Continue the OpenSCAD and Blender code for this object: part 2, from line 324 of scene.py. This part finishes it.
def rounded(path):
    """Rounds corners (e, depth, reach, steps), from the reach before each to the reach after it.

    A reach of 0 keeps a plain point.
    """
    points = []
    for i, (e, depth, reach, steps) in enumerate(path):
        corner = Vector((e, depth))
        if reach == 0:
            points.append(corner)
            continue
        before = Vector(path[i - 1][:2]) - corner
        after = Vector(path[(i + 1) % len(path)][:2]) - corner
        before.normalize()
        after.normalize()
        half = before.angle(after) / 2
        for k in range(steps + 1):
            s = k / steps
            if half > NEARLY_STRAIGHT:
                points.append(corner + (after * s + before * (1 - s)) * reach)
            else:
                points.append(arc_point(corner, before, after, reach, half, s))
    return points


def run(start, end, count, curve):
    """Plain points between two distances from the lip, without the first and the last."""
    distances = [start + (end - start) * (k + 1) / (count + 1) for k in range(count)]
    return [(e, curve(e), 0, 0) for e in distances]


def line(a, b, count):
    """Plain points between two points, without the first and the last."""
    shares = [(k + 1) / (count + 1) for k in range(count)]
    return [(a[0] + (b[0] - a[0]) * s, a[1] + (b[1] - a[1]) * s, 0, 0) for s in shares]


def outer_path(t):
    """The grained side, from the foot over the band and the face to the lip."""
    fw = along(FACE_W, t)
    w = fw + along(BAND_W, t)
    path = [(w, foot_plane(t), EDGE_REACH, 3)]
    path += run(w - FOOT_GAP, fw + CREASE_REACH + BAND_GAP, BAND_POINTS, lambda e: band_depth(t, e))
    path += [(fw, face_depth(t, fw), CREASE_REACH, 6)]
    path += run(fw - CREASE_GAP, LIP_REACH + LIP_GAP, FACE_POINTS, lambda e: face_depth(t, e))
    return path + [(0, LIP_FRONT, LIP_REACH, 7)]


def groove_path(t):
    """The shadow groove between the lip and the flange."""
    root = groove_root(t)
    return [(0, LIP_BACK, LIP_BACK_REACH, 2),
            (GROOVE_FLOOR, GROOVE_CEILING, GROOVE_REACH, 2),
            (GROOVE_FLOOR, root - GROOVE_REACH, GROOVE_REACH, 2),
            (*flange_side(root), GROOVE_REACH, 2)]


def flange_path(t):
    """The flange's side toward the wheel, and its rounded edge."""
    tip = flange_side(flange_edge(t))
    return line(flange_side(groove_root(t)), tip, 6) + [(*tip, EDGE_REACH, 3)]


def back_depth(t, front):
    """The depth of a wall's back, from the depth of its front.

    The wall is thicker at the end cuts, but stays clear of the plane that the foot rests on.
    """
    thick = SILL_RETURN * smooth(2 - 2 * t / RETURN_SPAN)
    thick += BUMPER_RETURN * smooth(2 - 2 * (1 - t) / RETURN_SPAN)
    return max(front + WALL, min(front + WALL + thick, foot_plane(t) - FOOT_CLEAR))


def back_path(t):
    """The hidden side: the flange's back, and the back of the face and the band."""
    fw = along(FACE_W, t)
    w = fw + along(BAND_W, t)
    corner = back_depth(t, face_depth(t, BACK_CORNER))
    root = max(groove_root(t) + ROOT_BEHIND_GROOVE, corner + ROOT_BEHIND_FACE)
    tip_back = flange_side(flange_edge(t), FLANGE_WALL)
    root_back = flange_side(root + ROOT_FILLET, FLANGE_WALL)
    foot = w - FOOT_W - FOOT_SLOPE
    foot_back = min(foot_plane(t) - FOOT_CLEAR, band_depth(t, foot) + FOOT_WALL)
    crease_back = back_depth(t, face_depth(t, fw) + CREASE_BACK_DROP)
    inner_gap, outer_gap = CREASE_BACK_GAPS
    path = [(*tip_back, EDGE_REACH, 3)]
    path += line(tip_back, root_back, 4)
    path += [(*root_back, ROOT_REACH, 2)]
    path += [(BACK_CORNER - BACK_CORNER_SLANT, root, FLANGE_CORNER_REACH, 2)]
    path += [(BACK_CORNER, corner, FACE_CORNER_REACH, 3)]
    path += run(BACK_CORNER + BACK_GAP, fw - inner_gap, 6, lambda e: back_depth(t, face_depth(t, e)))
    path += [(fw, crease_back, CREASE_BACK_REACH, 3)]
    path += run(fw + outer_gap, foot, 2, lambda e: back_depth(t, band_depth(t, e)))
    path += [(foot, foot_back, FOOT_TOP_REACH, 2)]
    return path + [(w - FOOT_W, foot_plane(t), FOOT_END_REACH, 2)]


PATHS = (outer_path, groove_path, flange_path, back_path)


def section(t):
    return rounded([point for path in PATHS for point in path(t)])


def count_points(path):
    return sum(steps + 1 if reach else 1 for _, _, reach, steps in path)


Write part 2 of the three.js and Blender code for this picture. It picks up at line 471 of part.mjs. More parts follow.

> [Given exercise]: Quote each line above in full, word for word.

> [Solution to the problem]:
Continue the OpenSCAD and Blender code for this object: part 2, from line 324 of scene.py. This part finishes it.
def rounded(path):
    """Rounds corners (e, depth, reach, steps), from the reach before each to the reach after it.

    A reach of 0 keeps a plain point.
    """
    points = []
    for i, (e, depth, reach, steps) in enumerate(path):
        corner = Vector((e, depth))
        if reach == 0:
            points.append(corner)
            continue
        before = Vector(path[i - 1][:2]) - corner
        after = Vector(path[(i + 1) % len(path)][:2]) - corner
        before.normalize()
        after.normalize()
        half = before.angle(after) / 2
        for k in range(steps + 1):
            s = k / steps
            if half > NEARLY_STRAIGHT:
                points.append(corner + (after * s + before * (1 - s)) * reach)
            else:
                points.append(arc_point(corner, before, after, reach, half, s))
    return points


def run(start, end, count, curve):
    """Plain points between two distances from the lip, without the first and the last."""
    distances = [start + (end - start) * (k + 1) / (count + 1) for k in range(count)]
    return [(e, curve(e), 0, 0) for e in distances]


def line(a, b, count):
    """Plain points between two points, without the first and the last."""
    shares = [(k + 1) / (count + 1) for k in range(count)]
    return [(a[0] + (b[0] - a[0]) * s, a[1] + (b[1] - a[1]) * s, 0, 0) for s in shares]


def outer_path(t):
    """The grained side, from the foot over the band and the face to the lip."""
    fw = along(FACE_W, t)
    w = fw + along(BAND_W, t)
    path = [(w, foot_plane(t), EDGE_REACH, 3)]
    path += run(w - FOOT_GAP, fw + CREASE_REACH + BAND_GAP, BAND_POINTS, lambda e: band_depth(t, e))
    path += [(fw, face_depth(t, fw), CREASE_REACH, 6)]
    path += run(fw - CREASE_GAP, LIP_REACH + LIP_GAP, FACE_POINTS, lambda e: face_depth(t, e))
    return path + [(0, LIP_FRONT, LIP_REACH, 7)]


def groove_path(t):
    """The shadow groove between the lip and the flange."""
    root = groove_root(t)
    return [(0, LIP_BACK, LIP_BACK_REACH, 2),
            (GROOVE_FLOOR, GROOVE_CEILING, GROOVE_REACH, 2),
            (GROOVE_FLOOR, root - GROOVE_REACH, GROOVE_REACH, 2),
            (*flange_side(root), GROOVE_REACH, 2)]


def flange_path(t):
    """The flange's side toward the wheel, and its rounded edge."""
    tip = flange_side(flange_edge(t))
    return line(flange_side(groove_root(t)), tip, 6) + [(*tip, EDGE_REACH, 3)]


def back_depth(t, front):
    """The depth of a wall's back, from the depth of its front.

    The wall is thicker at the end cuts, but stays clear of the plane that the foot rests on.
    """
    thick = SILL_RETURN * smooth(2 - 2 * t / RETURN_SPAN)
    thick += BUMPER_RETURN * smooth(2 - 2 * (1 - t) / RETURN_SPAN)
    return max(front + WALL, min(front + WALL + thick, foot_plane(t) - FOOT_CLEAR))


def back_path(t):
    """The hidden side: the flange's back, and the back of the face and the band."""
    fw = along(FACE_W, t)
    w = fw + along(BAND_W, t)
    corner = back_depth(t, face_depth(t, BACK_CORNER))
    root = max(groove_root(t) + ROOT_BEHIND_GROOVE, corner + ROOT_BEHIND_FACE)
    tip_back = flange_side(flange_edge(t), FLANGE_WALL)
    root_back = flange_side(root + ROOT_FILLET, FLANGE_WALL)
    foot = w - FOOT_W - FOOT_SLOPE
    foot_back = min(foot_plane(t) - FOOT_CLEAR, band_depth(t, foot) + FOOT_WALL)
    crease_back = back_depth(t, face_depth(t, fw) + CREASE_BACK_DROP)
    inner_gap, outer_gap = CREASE_BACK_GAPS
    path = [(*tip_back, EDGE_REACH, 3)]
    path += line(tip_back, root_back, 4)
    path += [(*root_back, ROOT_REACH, 2)]
    path += [(BACK_CORNER - BACK_CORNER_SLANT, root, FLANGE_CORNER_REACH, 2)]
    path += [(BACK_CORNER, corner, FACE_CORNER_REACH, 3)]
    path += run(BACK_CORNER + BACK_GAP, fw - inner_gap, 6, lambda e: back_depth(t, face_depth(t, e)))
    path += [(fw, crease_back, CREASE_BACK_REACH, 3)]
    path += run(fw + outer_gap, foot, 2, lambda e: back_depth(t, band_depth(t, e)))
    path += [(foot, foot_back, FOOT_TOP_REACH, 2)]
    return path + [(w - FOOT_W, foot_plane(t), FOOT_END_REACH, 2)]


PATHS = (outer_path, groove_path, flange_path, back_path)


def section(t):
    return rounded([point for path in PATHS for point in path(t)])


def count_points(path):
    return sum(steps + 1 if reach else 1 for _, _, reach, steps in path)


Write part 2 of the three.js and Blender code for this picture. It picks up at line 471 of part.mjs. More parts follow.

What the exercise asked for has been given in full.